O comunicado destaca ainda que o engenheiro Jorge Carlos Amin foi afastado das funções, sendo substituído em 12 de setembro por Fernando Humphreys, que assumiu o comando da diretoria regional São Paulo, cuja atribuição é comandar as operações das concessionárias em Piracicaba, Matão e Holambra.

“A empresa reitera que se mantém à disposição das autoridades para os esclarecimentos que se fizerem necessários, tanto em Ribeirão Preto como em todas as outras cidades em que está presente”, conclui a nota.
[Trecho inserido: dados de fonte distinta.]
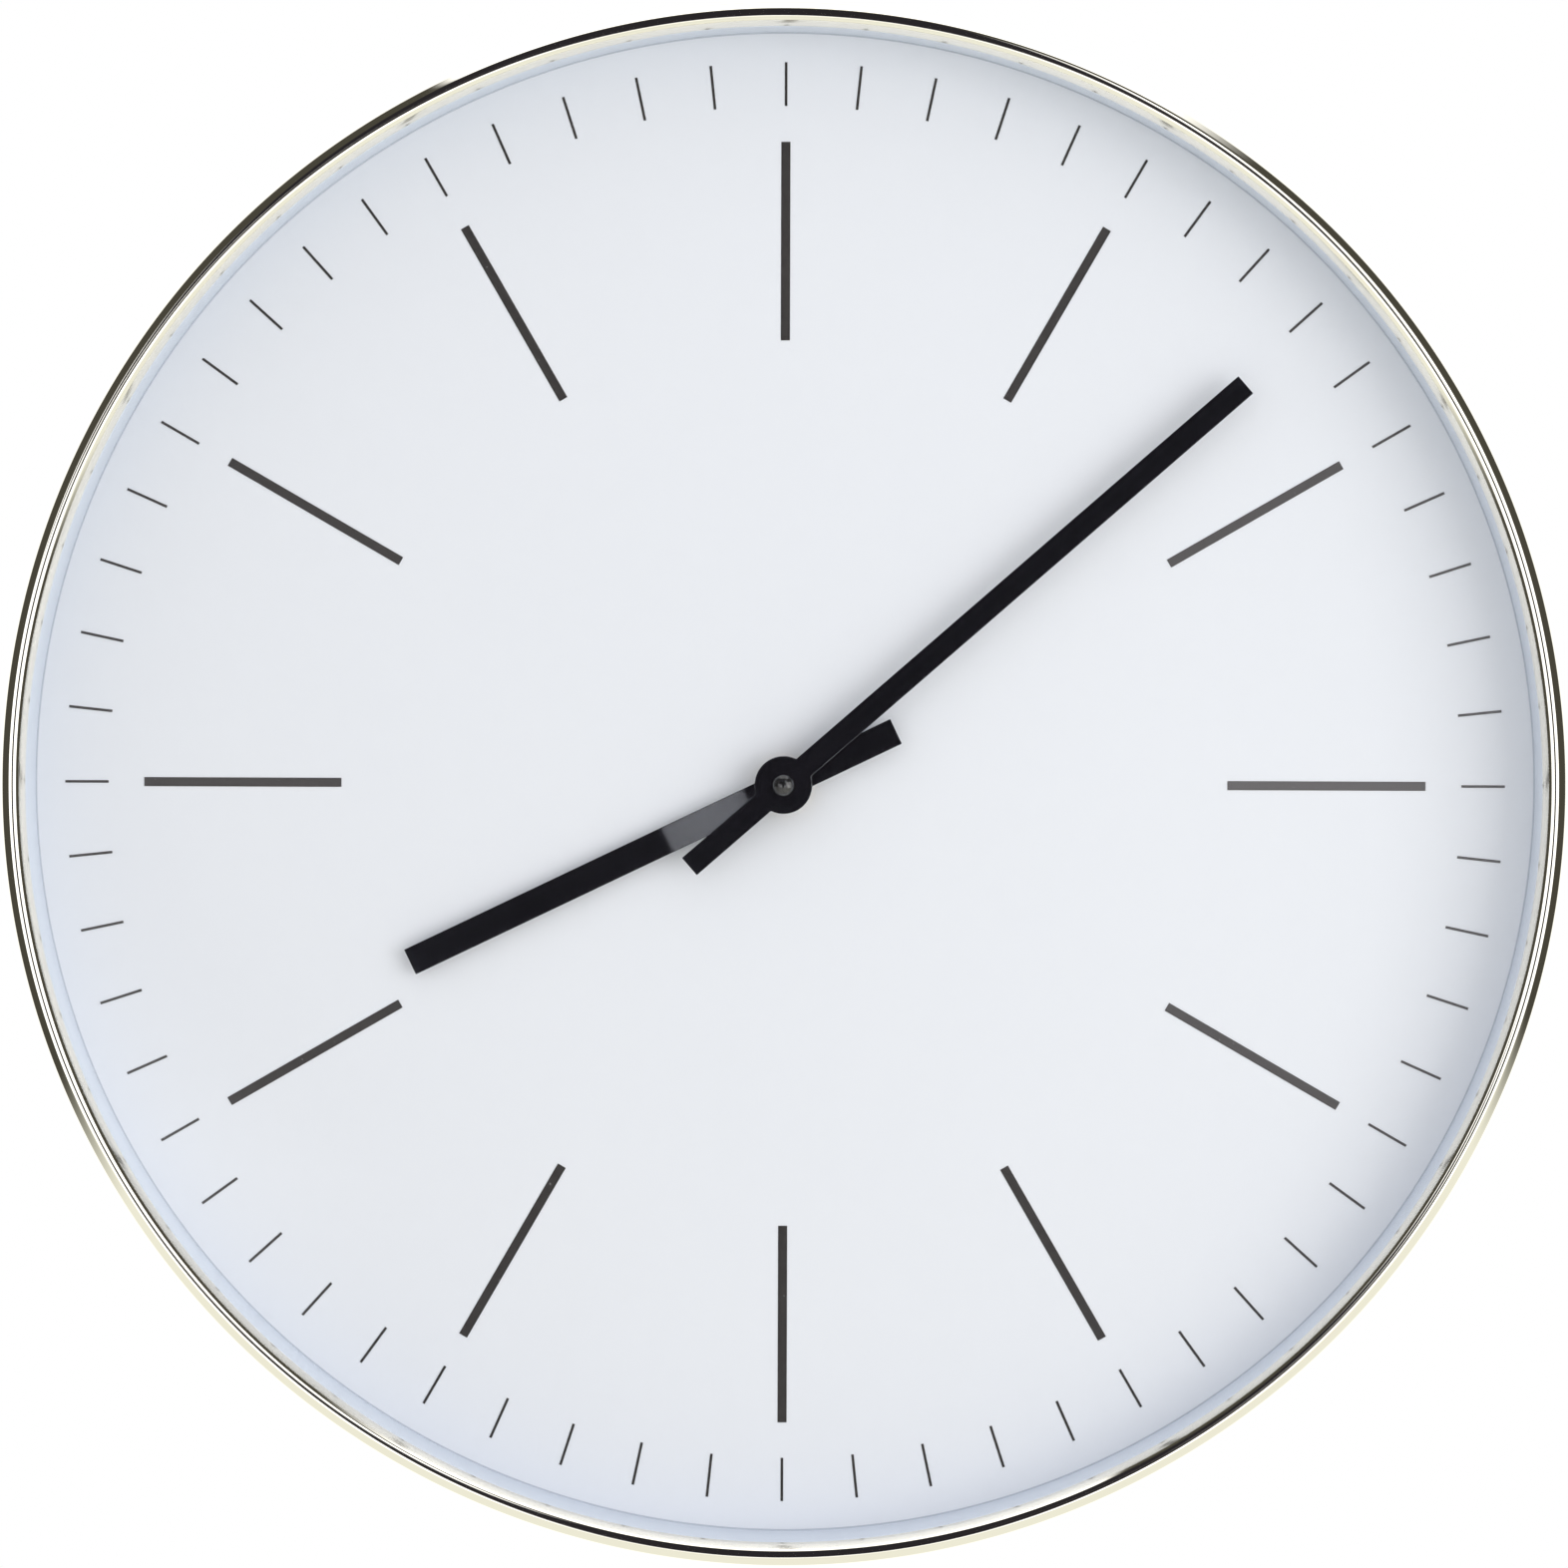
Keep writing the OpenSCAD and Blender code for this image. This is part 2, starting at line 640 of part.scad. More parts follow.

Procurado pelo G1, o advogado Roberto Telhada, que defende Amin, não foi encontrado nesta segunda-feira (24), e também não retornou às ligações, para comentar o caso.

O mesmo ocorreu em relação aos diretores da Quiron Serviços de Engenharia, Paulo César Barbosa Pereira, Ricardo Verde Selva e Jackson Schorn, que também foram procurados pelo G1, mas não foram encontrados na sede da empresa e não retornaram as ligações.

O advogado Alamiro Velludo Salvador Netto, que representa o ex-diretor do Daerp Luiz Alberto Mantilla Rodrigues Netto, afirmou que a versão a respeito dos fatos descritos será dada no decorrer do processo que teve origem na Operação Sevandija.

O escritório do advogado Flaviano Adolfo de Oliveira Santos, que defende o ex-chefe da Coderp Marco Antônio dos Santos, informou que não comentará o caso, uma vez que o processo está sob sigilo.